Pour leur permettre d’accéder à l’indépendance économique, l’association créée par Hindou s’investit également dans la transformation de produits locaux, soutenant par exemple la fabrication d’huile d’arachides dans un petit village de la région Mayo-Kebbi Est, dans le sud-est du pays. « Grâce aux machines que nous leur fournissons, des femmes qui autrefois broyaient deux kilos par jour à la main peuvent maintenant en broyer une dizaine voire une vingtaine, ce qui multiplie leurs revenus par dix ou plus ! Cela leur confère aussi une certaine autonomie dans la prise de décision : elles n’ont pas besoin d’attendre les hommes, partis cultiver des terres pendant de longues saisons », s’enthousiasme l’activiste. Grâce à l’argent gagné, ces femmes peuvent désormais envoyer leurs enfants, et surtout leurs filles, à l’école. Car pour assurer leur indépendance économique, Hindou croit fermement dans l’éducation des jeunes filles. « Dans une communauté à 400 kilomètres au sud de N’Djamena, nous avons construit une école et, en deux semaines, plus de 100 enfants, y compris plusieurs filles, y ont été scolarisés », se réjouit-elle.

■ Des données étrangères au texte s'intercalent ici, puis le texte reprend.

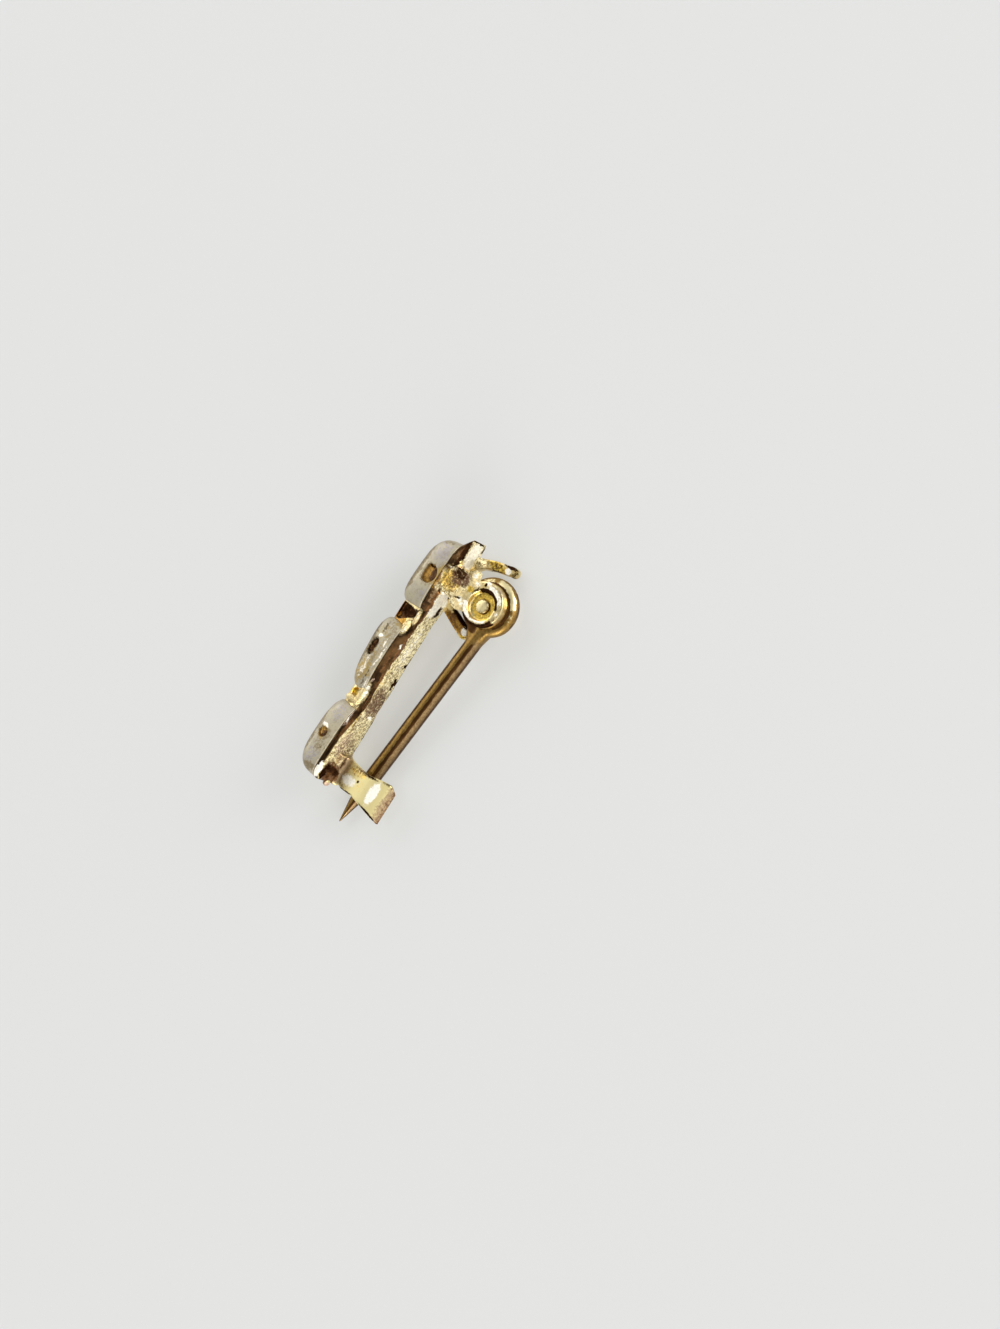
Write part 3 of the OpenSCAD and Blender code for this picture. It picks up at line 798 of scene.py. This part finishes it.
gold = {
    "voxel": 0.056,
    "smoothing": 3,
    "lumpDetail": 4,
    "lumpGrain": 0.6,
    # Columns: along the bar, height, distance from the centre plane, three radii
    "solder": [
        [-6.15, -0.12, 1.14, 0.74, 0.42, 0.32],
        [-6.05, 0.75, 1.2, 0.6, 0.85, 0.2],
        [-7.4, 1.75, 1.05, 0.28, 0.32, 0.3],
        [-6.98, 2.0, 1.15, 0.3, 0.5, 0.26],
        [-5.3, 1.65, 1.12, 0.42, 0.55, 0.24],
        [-7.98, 0.72, -0.35, 0.36, 0.45, 0.4],
        [-2.15, -0.62, 0.98, 0.55, 0.2, 0.22],
        [-3.05, -0.32, 0.88, 0.45, 0.12, 0.16],
        [2.85, -0.75, 0.92, 0.85, 0.24, 0.2],
        [3.4, -1.3, 0.88, 0.24, 0.4, 0.16],
        [8.68, 0.38, 0.72, 0.26, 0.2, 0.36],
        [-5.83, -0.93, 0.93, 1.0, 0.85, 0.38],
        [-0.1, -1.62, 0.92, 0.85, 0.5, 0.4],
        [6.1, -1.4, 0.95, 0.6, 0.56, 0.38],
    ],
    # How many of the first lumps are cast and grainy
    "grainyLumps": 6,
    # Columns as in the rows of spots
    "dents": [
        ["strip", -3.8, -3.5, 0.45, 1.8, -12, 1], ["strip", -0.05, -1.5, 0.16, 2.2, 30, 1],
        ["strip", 1.3, -2.2, 0.5, 1.8, 0, 1], ["strip", -5.15, -0.6, 0.25, 1.4, 0, 1],
        ["strip", -7.9, 1.5, 0.3, 1.4, 0, 0.7], ["strip", 2.4, -9, 0.3, 1.5, 0, 0.6],
    ],
    "dentDepth": 0.07,
    # Among the spots, rose on the walls, the ear's ring and the catch's lip is painted glints and
    # reflection, tan on the catch's lip and the walls painted shade and reflection, and brown in the pit,
    # slot and holes and on the catch's lip painted shade
    "spots": {
        "olive": [
            ["core", 3.0, -31, 0.34, 4.4, 0, 1], ["core", 6.2, -35, 0.45, 7, 0, 0.9],
            ["strip", 2.9, -6, 0.95, 6, 0, 0.35], ["strip", 0.9, -5, 0.5, 3, 0, 0.3],
            ["catch", 7.15, 17, 0.3, 12, 0, 0.5], ["catch", 7.9, 24, 0.6, 7, 0, 0.25],
            ["prong", -8.4, 24, 0.32, 12, 0, 1], ["prong", -3.6, 30, 0.3, 4, 0, 0.9],
            ["joint", -5.9, 33, 1.0, 14, 0, 1], ["joint", -6.1, -9, 0.75, 13, 0, 0.68],
            ["strip", 1.8, -12, 2.4, 2, 0, 0.35], ["strip", 5.4, -4, 1.2, 3, 0, 0.3],
            ["joint", -6.3, 12, 0.25, 4, 0, 0.8], ["strip", 5, -14, 1.5, 2, -3, 0.4],
        ],
        "amber": [
            ["core", -5.75, -31, 0.9, 12, 0, 1.2], ["pit", -2.85, -34, 0.8, 10, 0, 1],
            ["prong", -4.0, 17, 1.1, 6, 70, 0.95], ["joint", -5.6, -3, 0.3, 4, 0, 0.4],
            ["core", -0.1, -41, 0.85, 5, 0, 0.7], ["joint", -6.3, 28, 0.12, 8, 0, 0.5],
            ["core", -2.35, -33, 0.45, 8, 0, 1], ["joint", -6.2, 40, 0.6, 2.5, 0, 0.5],
            ["core", 6.2, -35, 0.45, 7, 0, 0.72],
        ],
        "rose": [
            ["wall", 1.8, -22, 0.22, 1.3, 0, 1], ["wall", 4.5, -22.5, 0.6, 3.4, -3, 1],
            ["strip", 6.2, -12, 1.1, 6, 0, 0.5], ["strip", 8.35, -8, 0.42, 7, 0, 0.45],
            ["catch", 8.4, 54, 0.7, 4, 0, 0.5], ["end", 9.0, -3, 0.4, 6, 0, 0.8],
            ["joint", -7.0, 38, 0.35, 14, 0, 0.5],
        ],
        "tan": [
            ["catch", 8.0, 67, 5.0, 17, 0, 1.05], ["catch", 7.5, 1, 1.2, 6, 0, 0.8],
            ["strip", 7.5, 0, 1.2, 5, 0, 1], ["strip", 6.9, -8, 0.7, 6, 0, 0.6],
            ["wall", -4.65, -16.5, 0.6, 3.0, 0, 0.45], ["wall", -8.0, -17, 0.9, 2, 0, 0.35],
            ["strip", 6.2, -8, 1.3, 8, 0, 0.45], ["joint", -6.6, -4, 0.9, 9, 0, 0.5],
        ],
        "butter": [
            ["core", -3.58, -28, 0.14, 11, 0, 1], ["core", -3.05, -17.8, 0.6, 1.8, 0, 1],
            ["core", -2.1, -22.3, 0.65, 3.2, -5, 1], ["core", 2.85, -23, 1.05, 4.6, 0, 1],
            ["core", 3.45, -31, 0.35, 7, 0, 0.9], ["joint", -5.4, 8, 0.7, 7, 30, 1],
            ["joint", -7.2, 9.5, 0.25, 4, 0, 0.9], ["joint", -6.8, 14, 0.25, 8, 0, 0.9],
            ["prong", -8.0, 9, 0.5, 5, 0, 0.7],
        ],
        "brown": [
            ["strip", -3.9, -13.3, 1.7, 2.0, 0, 0.9], ["strip", -0.9, -14.9, 2.2, 1.6, 0, 0.9],
            ["strip", 2.2, -15.6, 1.6, 1.4, 0, 0.9], ["strip", 5.2, -19.3, 1.4, 2.2, -8, 0.9],
            ["strip", 4.0, -17, 0.8, 1.6, -20, 0.8], ["joint", -6.1, -8, 0.8, 10, 0, 0.44],
            ["pit", -3.1, -28, 0.7, 12, 0, 0.9], ["strip", 2.9, -7, 1.4, 8, 0, 0.62],
            ["strip", 0.9, -8, 1.4, 6, 0, 0.36], ["strip", 4.9, -9, 1.6, 6, 0, 0.34],
            ["catch", 8.0, 68, 5, 15, 0, 0.62], ["core", 6.15, -33, 0.5, 5, 0, 0.62],
            ["strip", 8.15, -8.5, 0.8, 9.5, 0, 1.1], ["foot", -6.62, -3, 0.8, 13, 0, 0.7],
            ["strip", 7.2, -2, 0.5, 2.5, 0, 0.5], ["strip", 6.4, -9, 1.2, 9, 0, 0.42],
            ["strip", 2.9, -2, 1.0, 3, 0, 0.6], ["joint", -5.9, -16, 0.9, 4, 0, 0.4],
            ["core", -2.55, -34, 0.3, 6, 0, 0.5], ["prong", -8.4, 22, 0.4, 12, 0, 0.47],
            ["prong", -4.1, 18, 1.3, 6, 70, 0.42], ["strip", 4.6, -13, 1.2, 2, -3, 0.45],
            ["catch", 7.1, 14, 0.4, 10, 0, 0.38], ["catch", 8.45, 9, 0.25, 6, 0, 0.42],
            ["wall", -4.65, -16, 0.7, 3, 0, 0.4], ["joint", -5.3, 3, 0.3, 3, 20, 0.5],
            ["catch", 6.95, 24, 0.16, 14, 0, 0.6], ["wall", 0.2, -20, 1.2, 1.6, 0, 0.6],
            ["wall", -8.2, -17, 0.6, 1.6, 0, 0.6], ["core", -5.9, -25.5, 0.6, 5, 0, 0.9],
            ["core", -0.1, -41, 0.9, 5, 0, 0.8], ["core", 6.15, -32, 0.4, 3, 0, 0.6],
            ["prong", -4.2, 12, 0.5, 5, 70, 0.6], ["strip", 3.3, 0, 1.2, 1.2, 0, 0.5],
        ],
        # Mostly painted shade in pits, dents, holes and along outlines; a few rows are dark stains
        "shadeAndStain": [
            ["core", -6.28, -33, 0.1, 6, 0, 0.8], ["core", -0.15, -41, 0.75, 3.6, 0, 0.6],
            ["pit", -3.12, -26, 0.55, 11, 0, 0.66], ["strip", -3.95, -3.3, 0.55, 1.9, -10, 0.75],
            ["strip", -0.05, -1.5, 0.15, 2.2, 30, 0.9], ["strip", 1.3, -2.2, 0.5, 1.6, 0, 0.9],
            ["strip", -5.2, -0.9, 0.26, 1.2, 0, 0.8], ["strip", 7.9, -8, 0.35, 9, 0, 0.72],
            ["strip", 8.35, -14.5, 0.5, 3, 0, 0.8], ["strip", -8.1, -13.2, 1.3, 2.6, 0, 0.9],
            ["strip", -9.02, -6, 0.1, 8, 0, 0.9], ["strip", -8.8, 2.6, 0.3, 1.4, 0, 0.7],
            ["foot", -6.8, -5, 0.4, 8, 10, 0.6], ["catch", 6.95, 28, 0.1, 10, 0, 0.7],
            ["catch", 7.65, 20, 0.12, 1.5, 0, 0.8], ["catch", 8.56, 13, 0.06, 9, 0, 0.85],
            ["catch", 9.0, 44.5, 0.95, 1.2, 72.8, 0.9], ["catch", 6.8, 50, 0.16, 9, 0, 0.5],
            ["prong", -4.38, 21, 1.0, 3.0, 70, 1], ["prong", -8.8, 36, 0.12, 9, 0, 0.8],
            ["prong", -8.1, 24, 0.07, 8, 20, 0.8], ["prong", -8.5, 42, 0.3, 3, 0, 0.6],
            ["joint", -7.1, 22.5, 0.14, 1.8, 0, 0.95], ["joint", -5.75, 36.8, 0.36, 1.8, 0, 0.85],
            ["joint", -6.45, 17, 0.25, 1.4, -30, 0.6], ["joint", -5.9, -8, 0.12, 2, 0, 0.5],
            ["joint", -5.45, 5, 0.1, 5, 20, 0.6], ["joint", -6.2, 3, 0.14, 1.6, 0, 0.6],
        ],
        # Painted highlights on the rail's back, walls, catch, prongs and joint
        "paintedHighlight": [
            ["strip", -8.05, -3.5, 0.95, 6.4, 0, 1], ["strip", -4.5, -5.5, 1.1, 5.4, 0, 0.9],
            ["strip", 3.9, -4, 0.13, 2.6, 0, 1], ["strip", -5.0, 1.6, 0.16, 1.3, 0, 1],
            ["strip", -1.2, -7, 1.8, 4, 0, 0.4], ["catch", 7.88, 11, 0.36, 8.5, 0, 0.8],
            ["strip", -4.3, -9, 1.1, 3, 0, 0.8], ["core", -3.05, -17.8, 0.35, 1.2, 0, 0.5],
            ["core", -2.0, -22.8, 0.35, 1.6, -5, 0.5], ["core", 2.6, -22, 0.6, 2.4, 0, 0.6],
            ["wall", -0.9, -16.5, 0.32, 0.8, 0, 0.55], ["wall", 8.3, -20.5, 0.55, 3, 0, 1],
            ["wall", -6.9, -13.5, 0.07, 3.6, 0, 0.9], ["wall", 4.6, -22.5, 0.4, 1.8, 0, 0.5],
            ["catch", 7.8, 38.5, 0.8, 5, -2, 1.1], ["prong", -3.84, 29.5, 0.26, 4, 60, 1.2],
            ["prong", -8.52, 34, 0.22, 3.2, 0, 1.1], ["joint", -5.35, 9, 0.4, 4, 45, 0.6],
            ["joint", -7.2, 9.5, 0.2, 3, 0, 0.7], ["joint", -6.8, 15, 0.16, 4, 0, 0.6],
            ["joint", -7.2, 25, 0.2, 3, 30, 0.8],
        ],
    },
    # Columns as in the rows of arcs; round the ear's ring, bright is painted highlights, butter a painted
    # reflection and dark painted shade
    "arcs": {
        "paintedHighlight": [[1.24, 0.16, 112, 196, 0.65], [1.08, 0.12, -85, -5, 0.75], [1.02, 0.08, -20, 60, 0.7],
                   [1.2, 0.1, 80, 112, 0.55]],
        "butter": [[1.2, 0.3, 60, 210, 0.8], [1.1, 0.16, -95, 60, 0.9]],
        "shadeAndStain": [[0.99, 0.13, 95, 225, 1], [1.3, 0.16, -50, 75, 0.9]],
    },
    # Columns: along the bar, height of the rail's back face
    "backs": [[-6, 0.18], [-4.2, 0.1], [-3, 0], [0, -0.06], [3, 0.02], [4.2, 0], [5.8, -0.16]],
    # Columns: along the bar, half width of the rail's back face
    "halves": [[-6.9, 0.95], [-4.4, 0.775], [-3, 0.875], [4, 0.925], [5.8, 1.275]],
    "grain": {"Amount": 0.07, "Grains per mm": 4.5, "Seed": 3.0},
    # Where each finish begins and where it is full, in mm along, up, over the rail's back or
    # across the photo in pixels, and for a turn the share of a face that looks that way
    "zones": {
        "lump": (0.95, 1.4), "upper": (0.8, 1.0),
        "satinAlong": (6.3, 6.5), "satinOver": (0.35, 0.6),
        "backTurn": (0.74, 0.9), "backLow": (-0.12, -0.04), "backHigh": (0.3, 0.42),
        "wallTurn": (0.25, 0.45), "wallLow": (-0.85, -0.66), "wallHigh": (-0.07, 0.01),
        "edgeAcross": (-0.1, -0.03), "edgeAlong": (-3.5, -3.1),
        "shankTurn": (0.6, 0.9), "shankUp": (1.0, 1.2), "shankLow": (0, 0.3), "shankHigh": (1.5, 2.0),
        "rootAlong": (6.2, 6.5), "rootUp": (-1.1, -0.7), "rootLow": (-0.3, -0.15), "rootHigh": (0.75, 1.05),
        "lipAcross": (50, 60), "lipAlong": (6.7, 7.4),
    },
    "satinCalm": 0.75,  # how much less ragged marks are on satin metal
    "wallWander": 0.02,
    "edgeWander": 0.03,
    "edgeShade": 0.7,
    "rootSmoothing": 24,
    "rootLevels": 10,
    "catchFrom": 6.3,
    "lipFrom": 2.5,
    "lipCorner": 0.3,
}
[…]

Fidèle à sa culture nomade, Hindou Oumarou Ibrahim n’hésite pas à dépasser les frontières. À l’échelle régionale, elle a créé un réseau de femmes autochtones francophones qui rayonne au Niger, au Mali, au Burkina Faso, au Cameroun, au Bénin et au Tchad, afin de les aider à s’organiser et de suivre leurs projets. Au Niger, elle accompagne ainsi six groupements de femmes, à Agadez, à Iférouane ou encore à Ingall. « On a fourni à certaines d’entre elles des tricycles, ce qui leur a permis de mettre en place une boutique ambulante pour ravitailler d’autres communautés et percevoir des revenus. » Au Mali, en périphérie de Bamako, la militante informe des femmes réfugiées sur leurs droits et certaines activités qui peuvent leur générer des revenus, liées notamment à la couture. Des problématiques locales qu’Hindou Oumarou Ibrahim, également présidente de l’Instance permanente des Nations unies sur les questions autochtones depuis avril 2024, entend bien rendre visibles à grande échelle en faisant participer des représentantes de ces groupes à des événements mondiaux comme lors de la COP16 en Arabie saoudite. Car, elle en est intimement convaincue, les femmes autochtones vont continuer de jouer un rôle central face aux défis environnementaux qui nous attendent.